For enterprises pursuing manufacturing excellence, investing in advanced ICT testing solutions is not only a quality assurance measure but a core strategy for enhancing market competitiveness and reducing total lifecycle costs.
Challenges and Countermeasures for ICT Test Fixtures
Q: 1. High Investment Cost? Core Conflict: High initial investment vs. long-term returns.
Solution: Conduct a Total Cost of Ownership (TCO) analysis, quantifying the avoided costs of late-stage rework, scrap, and reputation damage through early defect interception.
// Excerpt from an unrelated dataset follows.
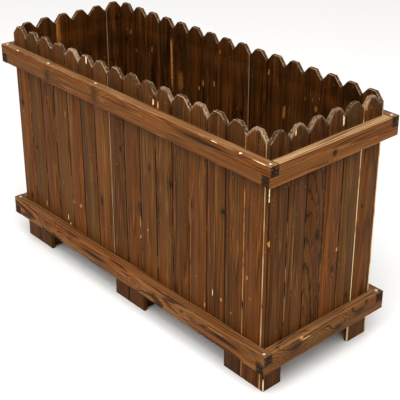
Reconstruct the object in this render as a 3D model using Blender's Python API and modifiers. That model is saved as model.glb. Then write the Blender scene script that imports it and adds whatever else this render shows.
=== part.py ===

Start with a pilot on a small batch of critical products to demonstrate ROI with data.
Q: 2. Difficult Test Point Access? A: Core Conflict: High-density, miniaturized PCB designs vs. the need for physical probe contact.
Solution: Integrate Design for Testability (DFT) early in the PCB layout phase, mandating test point placement. Utilize micro-probes, Boundary Scan (JTAG), or supplement with Flying Probe Testing.
Q: 3. Slow Test Program Development? A: Core Conflict: Complex, time-consuming programming vs. the need for rapid adaptation to design changes.
Solution: Leverage software to auto-generate test program frameworks from design files, establish a library of standard component tests, and implement strict version control for programs.
Q: 4. How to Maintain Fixtures? A: Core Conflict: Probes are consumables vs. the requirement for stable, reliable test results.
Solution: Implement a Preventive Maintenance Schedule: daily cleaning, regular servicing, periodic calibration, and maintaining a stock of critical spare parts.
Q: Detection Blind Spots? A: Core Conflict: ICT excels at electrical testing vs. its inability to detect functional, visual, and hidden defects.
Solution: Build a Combinatorial Test Strategy, integrating ICT with SPI, AOI, AXI, and FCT to form a complementary “Test Pyramid” for comprehensive coverage.